If losing DC and Marvel didn’t kill Diamond because their other business lines insulated them enough, I’m not sure how losing a publisher with far, far less revenue would be the stake to their heart, especially when they maintain a wholesale relationship — and don’t discount that factor! Shops still order Marvel, Dark Horse, and IDW wholesale from Diamond despite the fact it’s more expensive (and more profitable for Diamond) by a mile, including my own shop I believe — and Image’s book market distribution. No, I do not think this brings the end for Diamond, if only because they’ve been “dead” for so long that they probably moved on from “Our comeback will be bigger than our setback!” as their internal catchphrase so it could be replaced by House Greyjoy’s words from Game of Thrones. You can’t kill something that’s already dead. Zombie Diamond is eternal.

That said, I think a better question might be something I wondered about back in January. If Diamond was to lose Image — as they have — “Is single-issue distribution even worth it to them at that scale?” I imagine so, if only because Steve Geppi and company surely knew this was coming for a bit and still signed DSTLRY up a few weeks back and made a few others deals with smaller publishers of late too. They aren’t operating like a distributor thinking of bouncing from single-issue distribution. But this might be the question more than some sort of outright collapse by the comic distribution side of Diamond.

On the flip side of all this: Image moved to Lunar! What does that mean? Not a whole lot, probably! There was some speculation that this means that Image will move its releases to Tuesday. Image told me this is in fact happening. Whether this leads to a larger publisher migration to Tuesday or not, that’s probably the biggest part of this for Image, beyond the fact that they’re now having their cake and eating it too between getting the (mostly) well-liked experience of working with Lunar while still allowing shops to order wholesale from Diamond. It’s a good solution, and probably one that will benefit them now that they’re free of Diamond’s often punitive shipping charges.

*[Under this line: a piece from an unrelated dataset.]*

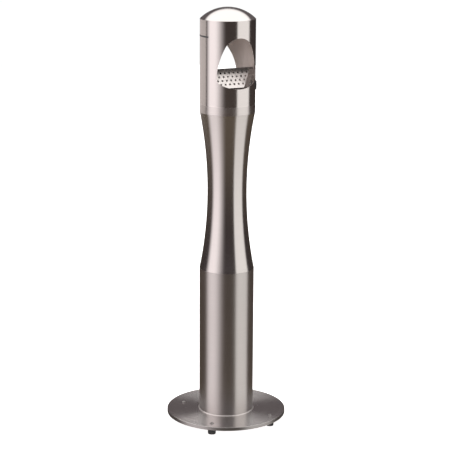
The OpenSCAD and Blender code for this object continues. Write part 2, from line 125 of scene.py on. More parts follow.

As with anything else, as much as we think we know right now, we’ll likely only find out what kind of impact this has down the line. Ultimately, though, this move makes sense. Diamond hasn’t been bringing its fastball for a while. Lunar’s hungry. Image’s move has been on the horizon for a bit, and there’s a reason for that: it was the right one to make.

Of course, if it results in more TikToks/Instagram Reels like the one Lunar made to celebrate this news, then maybe it wasn’t. Yeesh that was a tough watch.

2. The Eisner Awards, Creating Disasters

Remember last week when I was all, “Oh, there just isn’t much to say about the Eisner Awards, but hey, good job by everyone involved?” Well, about that. Apparently there is a lot to say about the Eisner Awards, and maybe not such a good job by everyone involved?

It turns out that one of the nominees, Thomas Woodruff’s Francis Rothbart! The Tale of a Fastidious Feral, is basically a disaster on all levels, and has been followed by even more disasters afterwards. This “graphic opera” from Fantagraphics earned four nominations, a fact that only stood out to me initially because I had never heard of Woodruff or the book before. Some people did know him, though, as Woodruff was apparently the former head of the illustration and cartooning departments at the renowned art school School of Visual Arts, or SVA, from 2000 to 2021. And unfortunately, he was horrifically bad at his job. Here’s how The Beat’s Heidi MacDonald’s summed all that up:

“The controversy spread among former SVA students, who alleged that his teaching methods were unnecessarily harsh, and included inappropriate overtones of sexism and racism. In addition, it was claimed Woodruff had consistently looked down on the cartooning students – making the acclaim over what Woodruff called a ‘graphic opera’ a bit hypocritical.”

That alone is awful, as by many, many accounts — once people the news got out, former SVA students understandably began to share their stories and common experiences during Woodruff’s time there — he was not just bad at his job but a truly vile human altogether. But the fact that the work itself has faced accusations of cultural appropriation or worse with its Jungle Book/Tarzan-like tale added to the pile. By the time Fantagraphics and Woodruff himself responded with disastrous, defensive, bizarrely autobiographical statements, this ship had largely sailed into…well, the Bermuda Triangle, or some other equally terrible section of water in the world.

This debacle has put the Eisner Awards and its selection process at the center of all this. Many have wondered how exactly something like this gets nominated. It’s understandable that the judges didn’t know Woodruff’s background. How could they unless they went to SVA, or knew people there? But people naturally wondered how something like this could have made the cut for the most prestigious awards the comic medium has to its name, and there’s no clear answer, at least not yet.

There’s a lot more here to dig into, and to be honest, that work has already been done well elsewhere. You should read their work for better insight on the subject. Beyond Heidi’s coverage, Graeme McMillan at Popverse covered the story well and Chris Arrant, a former Eisner judge himself, spoke to an Eisner insider of some variety about what happened and how exactly it went this way. Additionally, there’s a petition to rescind the nominations this book and its creator were given, so if you want to back that effort, or support an open letter about rethinking the Eisner Award processes altogether, then you have options. I’m sure there will be plenty more to come from this, as this story is understandably not going away, especially considering that nothing has been heard from Comic-Con International and the people behind the Eisners as of yet. We’ll see what happens next, but there’s assuredly more to come.